Mar 2, 2009

Organ Generation Breakthrough

For the past 8 years geneticists and bio-engineers in the United States have been crippled by Federal law enacted by the last administration which forbade the use of embryonic stem cells and severely limited the capabilities of American researchers. They accomplished this by curtailing all funding, or threatening to curtail all funding, to any school, organization, or business that would seek to research embryonic stem cells. Since nearly all of this high end research is done at publicly funded Universities, it effectively shut the stem cell research down in the United States.
Scientists, being extremely resourceful people, went on to make great advances using adult stem cells, but it was like working with plaster of paris instead of the finest marble. The results just would not be as productive. The myriad of ailments and problems that stem cells could treat are quite expansive, but massive research is needed, as always, to develop this amazing resource.
It is a good thing than that the current administration has lifted the ban on stem cell research, and propelled the US scientists back into a rush of research. One of the most exciting possibilities lies in actually growing replacement organs by having the stem cells develop into specific tissue, the only thing stem cells do. The main issue with this, at least at the beginning stages we are in now, was finding a suitable matrix upon which the stem cells would be able to grow.
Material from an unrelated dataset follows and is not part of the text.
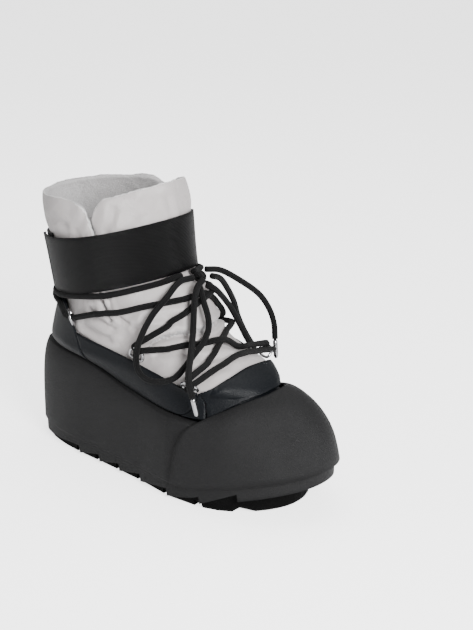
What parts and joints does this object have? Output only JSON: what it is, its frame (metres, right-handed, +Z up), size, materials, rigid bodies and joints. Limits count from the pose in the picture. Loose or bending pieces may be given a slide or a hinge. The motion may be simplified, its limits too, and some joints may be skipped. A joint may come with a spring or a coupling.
{
  "type": "puffer boot",
  "caption": "Ankle-high padded satin boot with fleece lining, wide webbing ankle strap, round laces through metal rings and a thick ratchet-edged cup sole.",
  "frame": {"origin": "middle of the boot's box on the floor, under the sole", "axes": "+X from heel to toe, +Y to the wearer's left, the inner side of this right boot, +Z up"},
  "size_m": [0.2933, 0.1229, 0.241],
  "materials": {
    "satin": "quilted satin, soft sheen",
    "fleece": "short pile fleece",
    "leather": "smooth coated leather, satin gloss",
    "foam": "moulded foam, fine grain",
    "rubber": "matte rubber",
    "webbing": "glossy twill webbing",
    "lace": "round braid",
    "metal": "polished nickel"
  },
  "bodies": {
    "root": {"outsole": "rubber", "midsole": "foam", "insole": "fleece", "toe_bumper": "foam", "upper": "satin", "tongue": "satin", "heel_counter": "leather", "side_overlay_lateral": "leather", "side_overlay_medial": "leather", "notch_patch_lateral": "leather", "notch_patch_medial": "leather", "toe_overlay": "leather", "ankle_strap": "webbing", "ankle_strap_tab": "leather", "ring_lateral_1": "metal", "ring_lateral_2": "metal", "ring_lateral_3": "metal", "ring_medial_1": "metal", "ring_medial_2": "metal", "ring_medial_3": "metal", "lace_bars": "lace", "lace_wrap": "lace", "lace_knot": "lace", "lace_loop_1": "lace", "lace_loop_2": "lace", "lace_end_1": "lace", "aglet_1": "metal", "lace_end_2": "lace", "aglet_2": "metal"}
  },
  "joints": []
}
. . . Scientists from Stanford and New York University Langone Medical Center describe how they were able to use a "scaffolding" material extracted from the groin area of mice on which stem cells from blood, fat, and bone marrow grew. This advance clears two major hurdles to bioengineered replacement organs, namely a matrix on which stem cells can form a three-dimensional organ and transplant rejection.
"The ability to provide stem cells with a scaffold to grow and differentiate into mature cells could revolutionize the field of organ transplantation," said Geoffrey Gurtner, M.D., Associate Professor of Surgery at Stanford University and a senior researcher involved in the work. - ( Science Daily )


Here is a link to the full story. In essence, they took tissue containing fat, blood
vessels and skin from a mouse, placed the stem cells upon this tissue, put the
whole thing in a bioreactor which provides nutrients and oxygen to keep it
alive, and then "seeded" the tissue with stem cells. Once this was done, the tissue was placed back into the mouse and continued to grow, WITHOUT REJECTION of any kind! If such a thing can be developed, and coaxed to grow whole organs, imagine the benefits to people who need new kidneys, livers, corneas, hearts, etc., but who will likely never get the transplants that match. This is a very exciting time in medicine. Hell yeah.